THE subject of this evening's discourse, "Meters for Power and Electricity," is unfortunately, from a lecturer's point of view, one of extreme difficulty; for it is impossible to fully describe any single instrument of the class without diving into technical and mathematical niceties which this audience might well consider more scientific than entertaining. If, then, in my endeavor to explain these instruments and the purposes which they are intended to fulfill, in language as simple and as untechnical as possible, I am not so successful as you have a right to expect, I must ask you to lay some of the blame on my subject and not all on myself.

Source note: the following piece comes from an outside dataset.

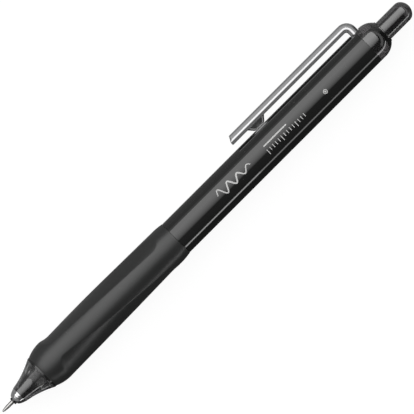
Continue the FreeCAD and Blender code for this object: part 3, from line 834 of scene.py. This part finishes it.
nose = turned("nose_smoky_cone", nose_outline, rib_angles, ribbed)
paint(nose, nose_smoke_and_painted_light)
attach(nose, "nose")
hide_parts("nose_cone")

# %% [markdown]
# The thread on the nose's spigot is seen only when the nose is unscrewed. It is a thin ridge that
# winds round the spigot, made as a sweep of a small triangle: one ring of three points per step.

# %% Thread ridge
def winding(name, section, start, finish, radius, turns, steps_per_turn=40):
    """Sweeps a closed section, given as (along, out) offsets, along a screw line."""
    steps = int(turns * steps_per_turn)
    rings = []
    for step in range(steps + 1):
        share = step / steps
        angle = math.tau * turns * share
        fade = min(1.0, 8 * share, 8 * (1 - share))
        along = start + (finish - start) * share
        rings.append([on_axis(along + shift, radius + out * fade, angle) for shift, out in section])
    tool = bmesh.new()
    add_rings(tool, rings, False)
    cover_ends(tool, len(section))
    return finish_mesh(name, tool)


thread_section = [(-0.35, -0.08), (0, 0.035), (0.35, -0.08)]
thread_turns = 3.0
thread = winding("nose_thread", thread_section, nose_rear + 1.2, spigot_rear - 0.6, nose_spigot,
                 thread_turns)
paint(thread, nose_smoke_and_painted_light)
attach(thread, "nose")

# %% [markdown]
# ## Nose ring
#
# A small bright ring tips the nose. It is turned like the rest, with a rounded front and a short
# spigot that sits inside the cone.

# %% Nose ring
ring_bore = 1.12
ring_face = 0.2
ring_round_len = 1.35
ring_shoulder = nose_radius - 0.26
ring_bow = 3.2
ring = turned("nose_bright_ring", rounded([
    (ring_front, ring_bore, 0.05),
    (ring_front, ring_bore + ring_face, 0.10),
    *bow_corners((ring_front, ring_bore + ring_face),
                 (ring_front + ring_round_len, ring_shoulder), ring_bow, 1, 12),
    (ring_front + ring_round_len, ring_shoulder, 0.2),
    (nose_front - seat_gap, nose_radius, 0.05),
    (nose_front - seat_gap, spigot_hole - 0.05, 0),
    (ring_spigot_rear, spigot_hole - 0.05, 0.05),
    (ring_spigot_rear, stem_bore, 0.05),
    (nose_front - seat_gap, stem_bore, 0),
    (nose_front - seat_gap, ring_bore, 0),
]))
paint(ring, ring_finish)
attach(ring, "nose_front")
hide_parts("nose_ring")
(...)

I shall at once explain what I mean by the term "meter," and I shall take the flow of water in a trough as an illustration of my meaning. If we hang in a trough a weighted board, then, when the water flows past it, the board will be pushed back; when the current of water is strong, the board will be pushed back a long way; when the current is less, it will not be pushed so far; when the water runs the other way, the board will be pushed the other way. So, by observing the position of the board, we can tell how strong the current of water is at any time. Now, suppose we wish to know, not how strong the current of water is at this time or at that, but how much water altogether has passed through the trough *during* any time, as, for instance, one hour. Then, if we have no better instrument than the weighted board, it will be necessary to observe its position continuously, to keep an exact record of the corresponding rates at which the water is passing, every minute, or better every second, and to add up all the values obtained. This would, of course, be a very troublesome process. There is another kind of instrument which may be used to measure the flow of the water: a paddle-wheel or screw. When the water is flowing rapidly, the wheel will turn rapidly; when slowly, the wheel will turn slowly; and, when the water flows the other way, the wheel will turn the other way, so that, if we observe how fast the wheel is turning, we can tell how fast the water is flowing. If, now, we wish to know how much water altogether has passed through the trough, the number of turns of the wheel, which may be shown by a counter, will at once tell us. There are, therefore, in the case of water, two kinds of instruments, one which measures *at* a time, and the other *during* a time. The term meter should be confined to instruments of the second class only.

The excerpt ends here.